Of course, buying distressed businesses and assets involves risks, including risks that the distress is more significant than expected as well as risks that creditors whose claims remain unpaid will look to the purchaser to satisfy those claims. Executives that are looking to invest in distressed assets and businesses should proceed with careful planning and execution to minimize these risks.

Consider compensation structures to incentivize and reward properly and other employee issues

Most companies developed their current compensation structures based on a set of criteria that likely is not relevant in light of what the companies are going to face in the near future. As a result, those structures may not provide the proper amount and form of compensation or mechanisms to incentive executives and other employees in a way that align with the interests of the company going forward. Executives should reevaluate the compensation structure for their executives and non-executives, while being mindful of how this will be perceived by other constituents.

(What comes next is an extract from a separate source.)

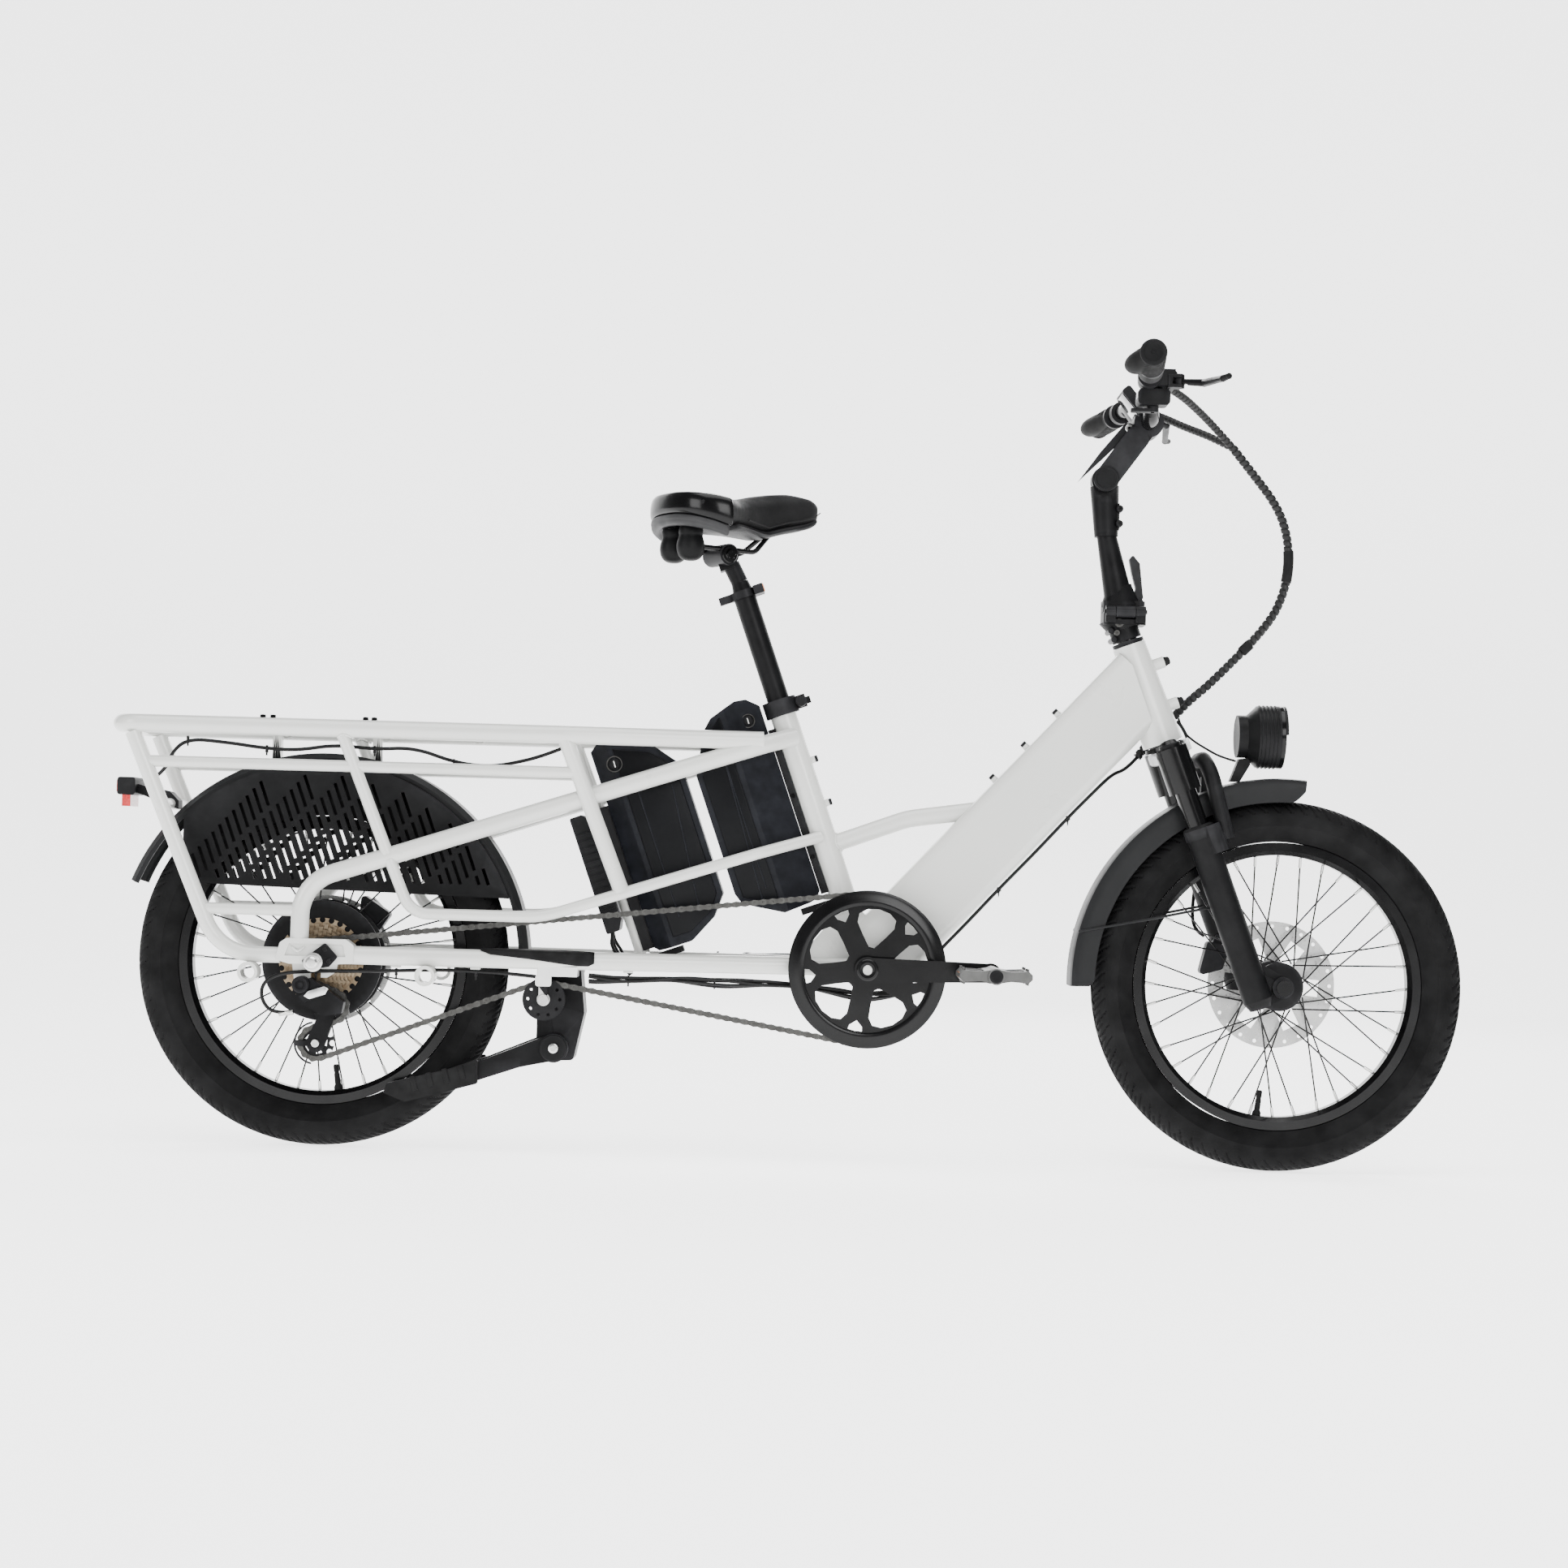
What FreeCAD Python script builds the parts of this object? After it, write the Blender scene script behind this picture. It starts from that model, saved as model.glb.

As it relates to employees, the legal landscape is changing in real time. As executives consider right-sizing their workforce, they should be mindful of how a company’s actions can affect their business and their workforce. There may be meaningful differences to employers and employees as a result of how decisions are effectuated. For example, furloughs and layoffs may appear similar but lead to very different results. Executives should address employee issues thoughtfully.

Do not lose sight of reporting requirements

Companies are facing two distinct challenges as it relates to reporting requirements. First, the current situation will impact what they need to report. Almost every business is affected by the coronavirus in significant ways. This will lead to complex disclosure issues, especially for businesses that have disclosure requirements imposed by the government.

Second, the restrictions that are forcing people to avoid meeting in offices and instead requiring that they work from home will make it more difficult for businesses to prepare the disclosures necessary to satisfy their reporting requirements.

Failing to satisfy reporting requirements timely could have a number of implications, including: defaults under financing arrangements that may prevent a company from accessing capital or even accelerate loans; defaults under contractual arrangements; corresponding cross-defaults; and regulatory issues. Businesses need to devise a plan to satisfy reporting requirements. It would be challenging to compile the necessary financial and other information and address the new disclosure that will be necessary under the best circumstances, and personnel and advisors working from home will exacerbate these challenges.

Insurance coverage may (or may not) be available

As companies consider the impact of the coronavirus on their business, they should consider whether they may have insurance for losses. Depending on their insurance coverage and the specific facts, it’s possible that losses that the business sustains are covered by business interruption or similar insurance or that liability insurance may apply where the business is liable to a third party. With all insurance matters, the devil is in the details.

The situation that we are facing is unique, and there’s no off the shelf play book for how to respond. But some themes are consistent across economic downturns: identify concerns as soon as possible; be disciplined in assessing the situation; consider all reasonable alternatives; communicate properly with stakeholders; respond appropriately; and reconsider the situation if and when relevant facts change. All of this is easier to do with the assistance of advisors who have been through this before.